In questo caso, la prima missione era trovare un tema musicale per Matt Damon. Inizio sempre con il pianoforte: la sua semplicità è ottima per lo scopo. Poi lo faccio ascoltare al regista, anche se nella sua versione finale gli arrangiamenti cambieranno e probabilmente il piano scomparirà. Ma è sufficiente per leggere il linguaggio del corpo di Ridley mentre ascolta e capire se sto andando nella direzione giusta. In questo caso gli erano piaciute molto le “pennellate” positive al tema di Damon, perché in fin dei conti il suo personaggio è molto positivo e umoristico, soprattutto per essere un tizio abbandonato su Marte.

La soundtrack di un film che pur non essendo propriamente di fantascienza è comunque ambientato su Marte, detta limiti sulla paletta di suoni che si possono utilizzare?
In verità abbiamo deciso di non porre limiti allo spettro sonoro e di rimanere aperti a ogni possibilità.

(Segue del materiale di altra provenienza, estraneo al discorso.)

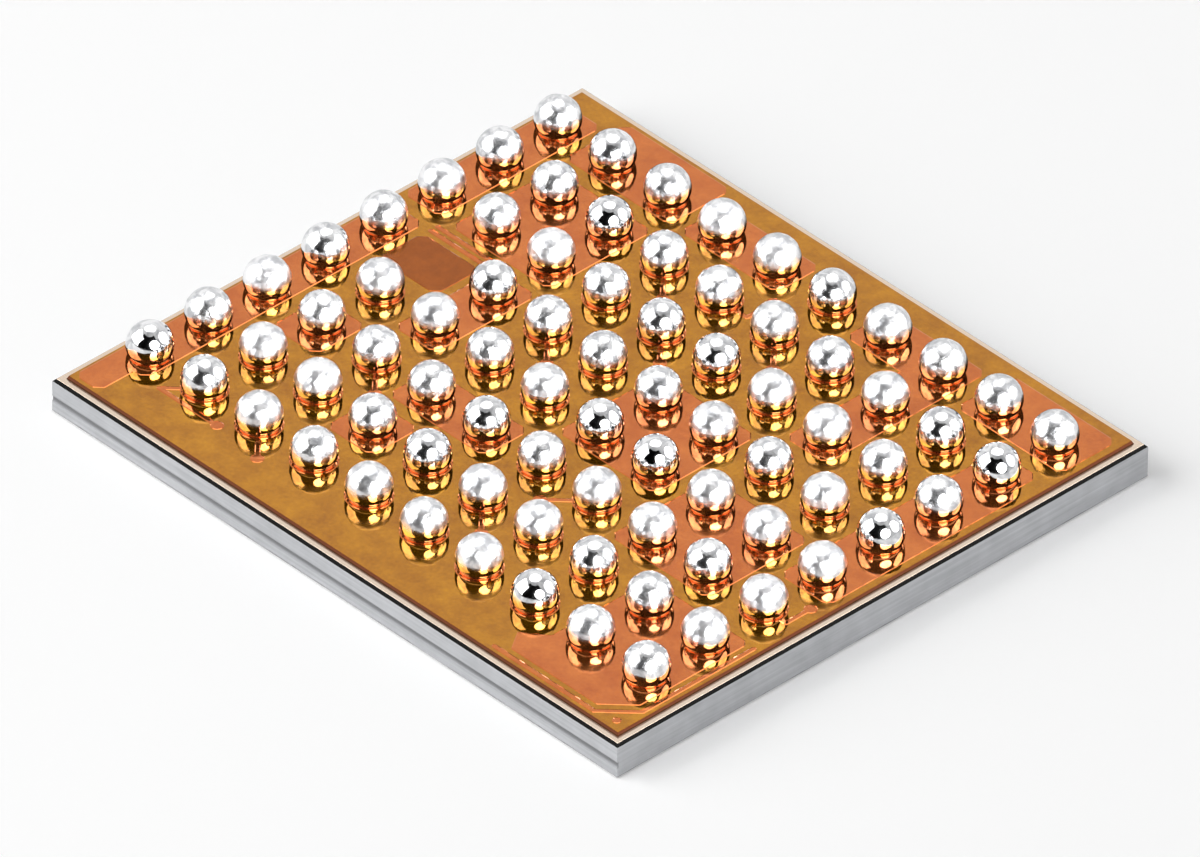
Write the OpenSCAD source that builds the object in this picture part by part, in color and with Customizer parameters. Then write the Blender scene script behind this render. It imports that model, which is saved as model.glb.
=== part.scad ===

Cosa che ad esempio non abbiamo fatto per Le Crociate, dove gli eventi avvenivano intorno al XXII secolo e abbiamo pertanto escluso a priori i suoni elettronici. Ma è anche vero che il potere di una grande orchestra sinfonica è difficile da rimpiazzare; nei momenti chiave di questo film ho voluto utilizzare un coro quando c’era da rappresentare l’elemento di umanità in una scena. Mentre i grandi spazi aperti di Marte risultano spesso in poche note, magari interrotte da suoni duri per conferire un senso di solitudine. Il compito della colonna sonora è di seguire il viaggio emozionale del protagonista dunque in questo caso l’atmosfera non è mai troppo rilassata perché c’è sempre qualcosa di spaventoso che può succedere al nostro marziano.

Mi è parso che il coro cantasse versi in latino o mi sbaglio?
Sì era latino, sono versi tratti dal De Rerum Natura di Lucrezio. È sempre difficile trovare il testo giusto per queste cose: mi piace qualcosa che abbia un senso ma che non sia immediatamente comprensibile.

Riesce ad andare al cinema senza essere distratto dalla colonna sonora?
Impossibile! Il punto è che ormai anche se non l’ho fatta io, so comunque chi l’ha composta; non posso fare a meno di ascoltare e muovere osservazioni e poi magari quando torno a casa, ne parlo con chi l’ha scritta.